■ WHAT IS ASKED
Return every line of the material exactly.

══════════

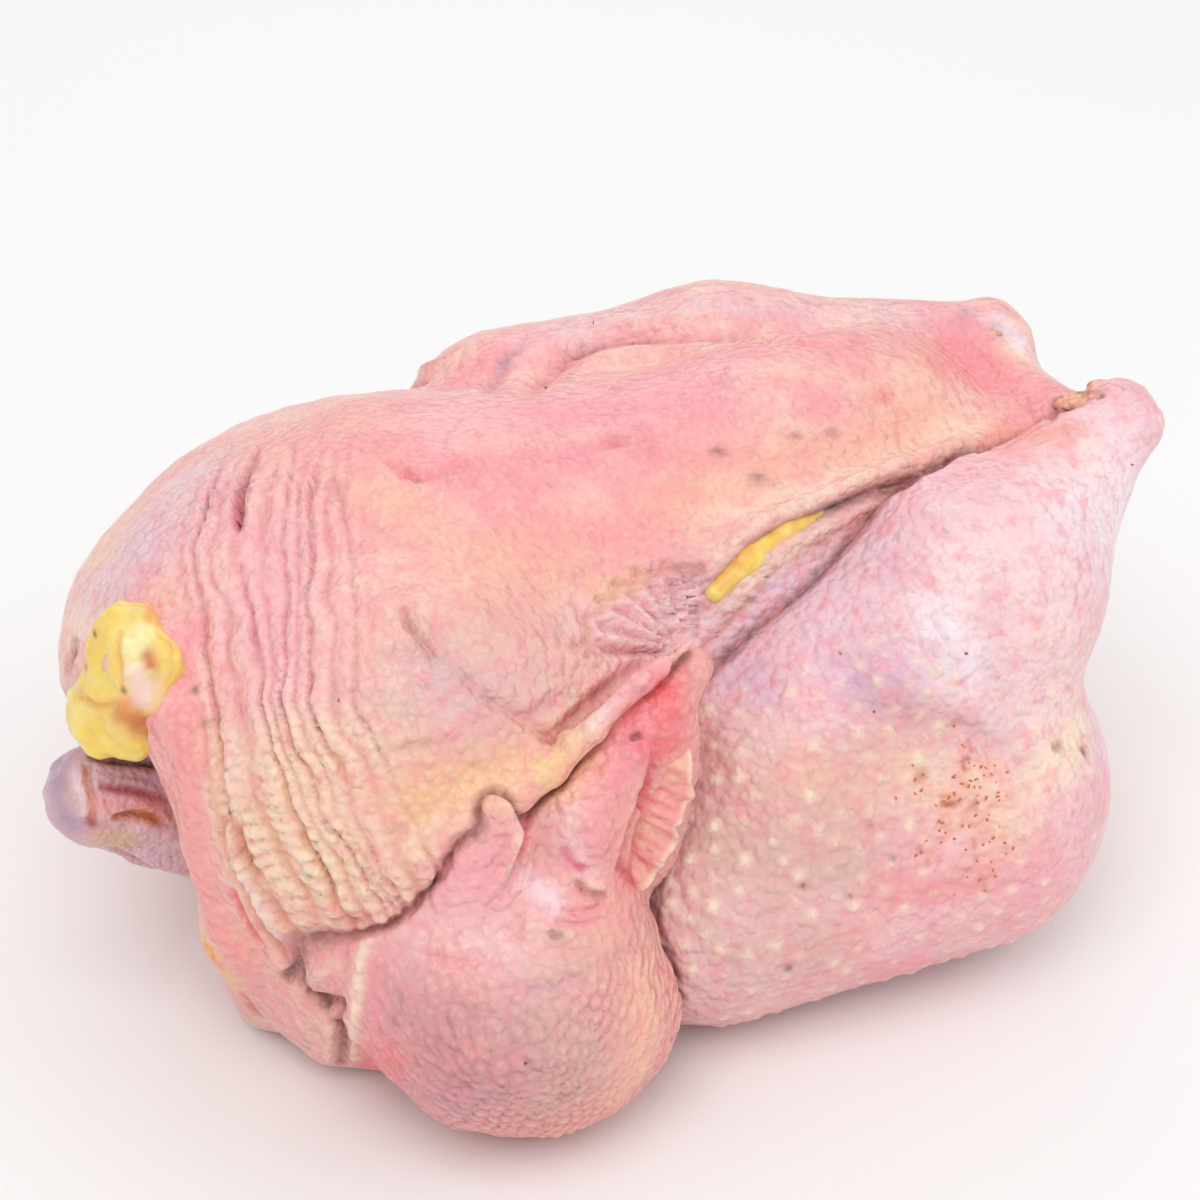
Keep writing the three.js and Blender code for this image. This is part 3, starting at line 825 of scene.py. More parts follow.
WING_LINES = (
    # Painted shadow, magenta, in the gap right of the thumb flap, and a painted highlight on the flap's
    # raised rim.
    groove((527, 812), (525, 838), (517, 864), (505, 886), (489, 906), depth=1.4, width=0.9,
        tone=Tone.MAGENTA, share=0.8, spread=1.0),
    ridge((504, 800), (514, 820), (517, 846), (509, 870), (494, 896), height=1.1, width=1.2,
        tone=Tone.CREAM, share=0.9, spread=1.3),
    stain(Tone.PINK, (496, 826), (480, 860), (460, 880), spread=5, share=0.7),
    stain(Tone.MAUVE, (540, 815), (545, 840), (552, 860), spread=3, share=0.35),
    stain(Tone.BLUSH, (572, 820), (576, 850), (590, 870), spread=4),
    ridge((588, 796), (592, 830), (588, 866), height=1.4, width=4.5, tone=Tone.PINK, share=0.6),
    groove((562, 846), (572, 862), (586, 870), depth=0.9, width=0.7, tone=Tone.MAGENTA, share=0.7),
    stain(Tone.PEARL, (530, 880), (545, 895), (552, 905), spread=3.5, share=0.8),
    groove((574, 884), (588, 892), (606, 896), depth=0.9, width=0.7),
    # Painted highlight on the crest of a small fold.
    ridge((584, 884), (596, 886), (608, 884), height=0.8, width=1.1),
    groove((560, 908), (580, 912), (604, 904), depth=0.8, width=0.7, tone=Tone.ROSE),
    groove((552, 920), (574, 926), (600, 918), depth=0.7, width=0.7, tone=Tone.ROSE),
    ridge((522, 924), (548, 930), (576, 934), height=0.9, width=1.4),
    groove((548, 931), (555, 936), (563, 936), depth=1.0, width=0.7, tone=Tone.BROWN),
    groove((657, 736), (651, 774), (639, 803), (630, 824), (624, 848), (619, 872), depth=1.6,
        tone=Tone.RED, share=0.6),
    stain(Tone.CORAL, (640, 700), (660, 690), (668, 740), spread=5, share=0.75),
    stain(Tone.ROSE, (620, 770), (636, 720), spread=5, share=0.7),
    groove((634, 733), (636, 741), depth=1.6, width=1.0, tone=Tone.DARK),
    stain(Tone.RED, (624, 872), (634, 880), spread=2.4, share=0.75),
    stain(Tone.ROSE, (600, 790), (618, 800), spread=5),
    stain(Tone.PINK, (400, 900), (440, 880), (476, 900), spread=9, share=0.7),
    stain(Tone.BLUSH, (420, 940), (480, 930), (520, 960), share=0.5),
    stain(Tone.BEIGE, (540, 990), (580, 960), spread=7, share=0.5),
    stain(Tone.ROSE, (600, 830), (610, 870), spread=4, share=0.4),
    # Painted shade on the wing's lower part.
    stain(Tone.MAUVE, (400, 1010), (470, 1040), (540, 1070), (440, 1090), spread=13),
    stain(Tone.VALLEY, (430, 1050), (500, 1070), (550, 1090), spread=11, share=0.22),
    stain(Tone.BEIGE, (560, 1030), (600, 1060), (560, 1100), spread=9),
    stain(Tone.PEACH, (636, 990), (646, 1040), (634, 1084), spread=6, share=0.8),
    stain(Tone.CORAL, (388, 1056), (372, 1066), spread=5, share=0.7),
    ridge((368, 934), (360, 970), (356, 1010), (354, 1060), height=0.7, width=1.4, share=0.9),
    stain(Tone.ROSE, (378, 966), (376, 1010), (380, 1060), spread=2.4, share=0.5),
    groove((420, 950), (450, 962), (486, 960), depth=0.6, width=1.2, tone=Tone.ROSE, share=0.5),
    groove((500, 985), (540, 990), (585, 978), depth=0.7, width=1.4, tone=Tone.MAUVE, share=0.5),
)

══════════

■ RESULT FOR THIS TASK
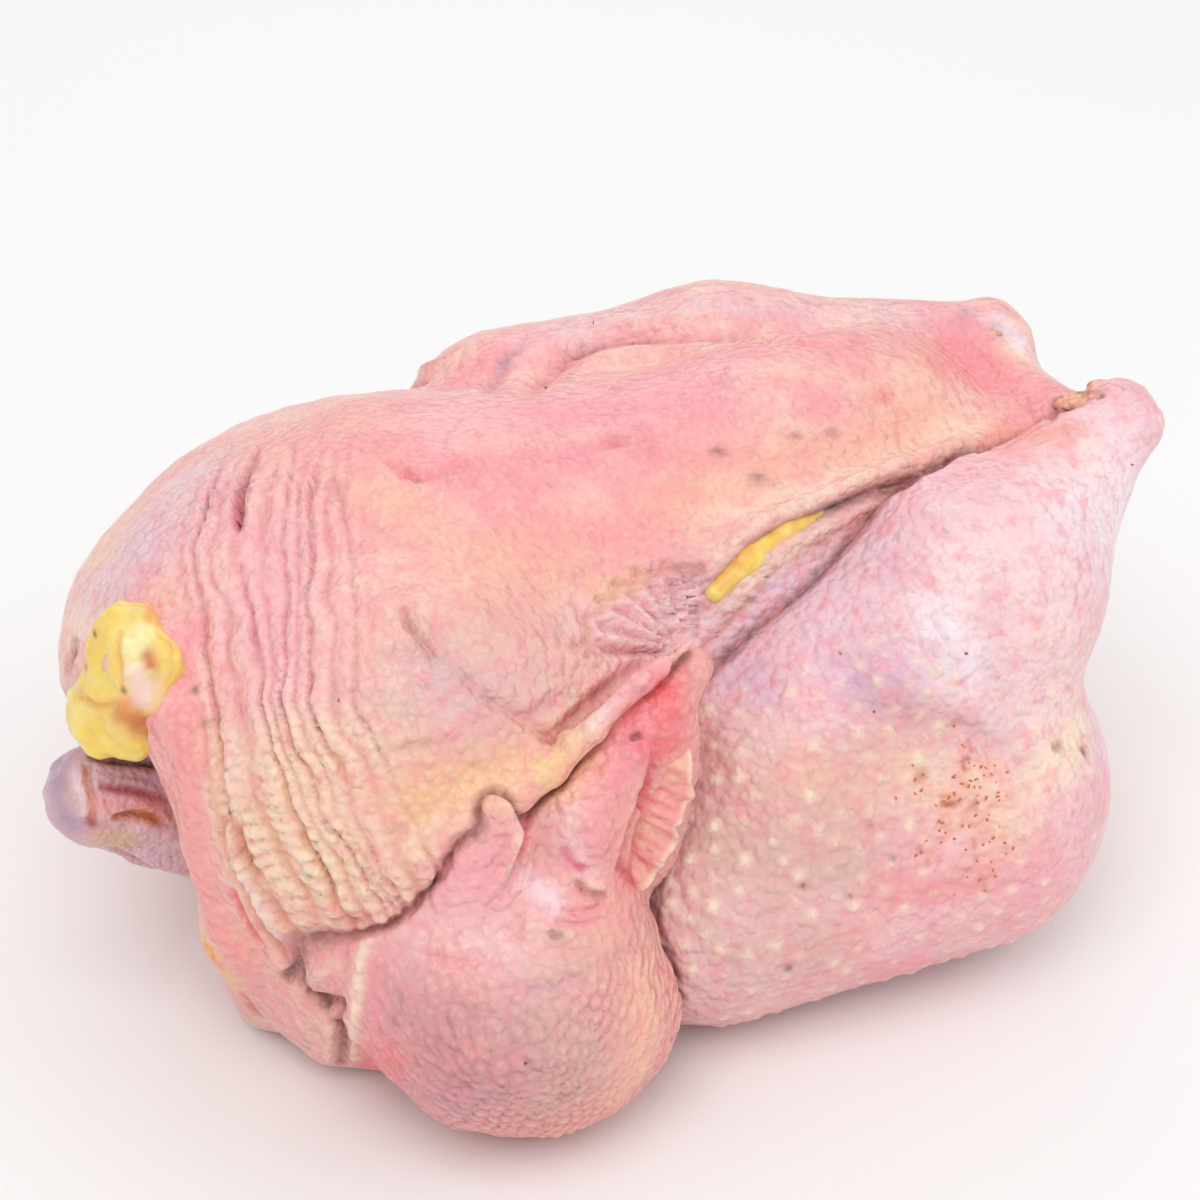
Keep writing the three.js and Blender code for this image. This is part 3, starting at line 825 of scene.py. More parts follow.
WING_LINES = (
    # Painted shadow, magenta, in the gap right of the thumb flap, and a painted highlight on the flap's
    # raised rim.
    groove((527, 812), (525, 838), (517, 864), (505, 886), (489, 906), depth=1.4, width=0.9,
        tone=Tone.MAGENTA, share=0.8, spread=1.0),
    ridge((504, 800), (514, 820), (517, 846), (509, 870), (494, 896), height=1.1, width=1.2,
        tone=Tone.CREAM, share=0.9, spread=1.3),
    stain(Tone.PINK, (496, 826), (480, 860), (460, 880), spread=5, share=0.7),
    stain(Tone.MAUVE, (540, 815), (545, 840), (552, 860), spread=3, share=0.35),
    stain(Tone.BLUSH, (572, 820), (576, 850), (590, 870), spread=4),
    ridge((588, 796), (592, 830), (588, 866), height=1.4, width=4.5, tone=Tone.PINK, share=0.6),
    groove((562, 846), (572, 862), (586, 870), depth=0.9, width=0.7, tone=Tone.MAGENTA, share=0.7),
    stain(Tone.PEARL, (530, 880), (545, 895), (552, 905), spread=3.5, share=0.8),
    groove((574, 884), (588, 892), (606, 896), depth=0.9, width=0.7),
    # Painted highlight on the crest of a small fold.
    ridge((584, 884), (596, 886), (608, 884), height=0.8, width=1.1),
    groove((560, 908), (580, 912), (604, 904), depth=0.8, width=0.7, tone=Tone.ROSE),
    groove((552, 920), (574, 926), (600, 918), depth=0.7, width=0.7, tone=Tone.ROSE),
    ridge((522, 924), (548, 930), (576, 934), height=0.9, width=1.4),
    groove((548, 931), (555, 936), (563, 936), depth=1.0, width=0.7, tone=Tone.BROWN),
    groove((657, 736), (651, 774), (639, 803), (630, 824), (624, 848), (619, 872), depth=1.6,
        tone=Tone.RED, share=0.6),
    stain(Tone.CORAL, (640, 700), (660, 690), (668, 740), spread=5, share=0.75),
    stain(Tone.ROSE, (620, 770), (636, 720), spread=5, share=0.7),
    groove((634, 733), (636, 741), depth=1.6, width=1.0, tone=Tone.DARK),
    stain(Tone.RED, (624, 872), (634, 880), spread=2.4, share=0.75),
    stain(Tone.ROSE, (600, 790), (618, 800), spread=5),
    stain(Tone.PINK, (400, 900), (440, 880), (476, 900), spread=9, share=0.7),
    stain(Tone.BLUSH, (420, 940), (480, 930), (520, 960), share=0.5),
    stain(Tone.BEIGE, (540, 990), (580, 960), spread=7, share=0.5),
    stain(Tone.ROSE, (600, 830), (610, 870), spread=4, share=0.4),
    # Painted shade on the wing's lower part.
    stain(Tone.MAUVE, (400, 1010), (470, 1040), (540, 1070), (440, 1090), spread=13),
    stain(Tone.VALLEY, (430, 1050), (500, 1070), (550, 1090), spread=11, share=0.22),
    stain(Tone.BEIGE, (560, 1030), (600, 1060), (560, 1100), spread=9),
    stain(Tone.PEACH, (636, 990), (646, 1040), (634, 1084), spread=6, share=0.8),
    stain(Tone.CORAL, (388, 1056), (372, 1066), spread=5, share=0.7),
    ridge((368, 934), (360, 970), (356, 1010), (354, 1060), height=0.7, width=1.4, share=0.9),
    stain(Tone.ROSE, (378, 966), (376, 1010), (380, 1060), spread=2.4, share=0.5),
    groove((420, 950), (450, 962), (486, 960), depth=0.6, width=1.2, tone=Tone.ROSE, share=0.5),
    groove((500, 985), (540, 990), (585, 978), depth=0.7, width=1.4, tone=Tone.MAUVE, share=0.5),
)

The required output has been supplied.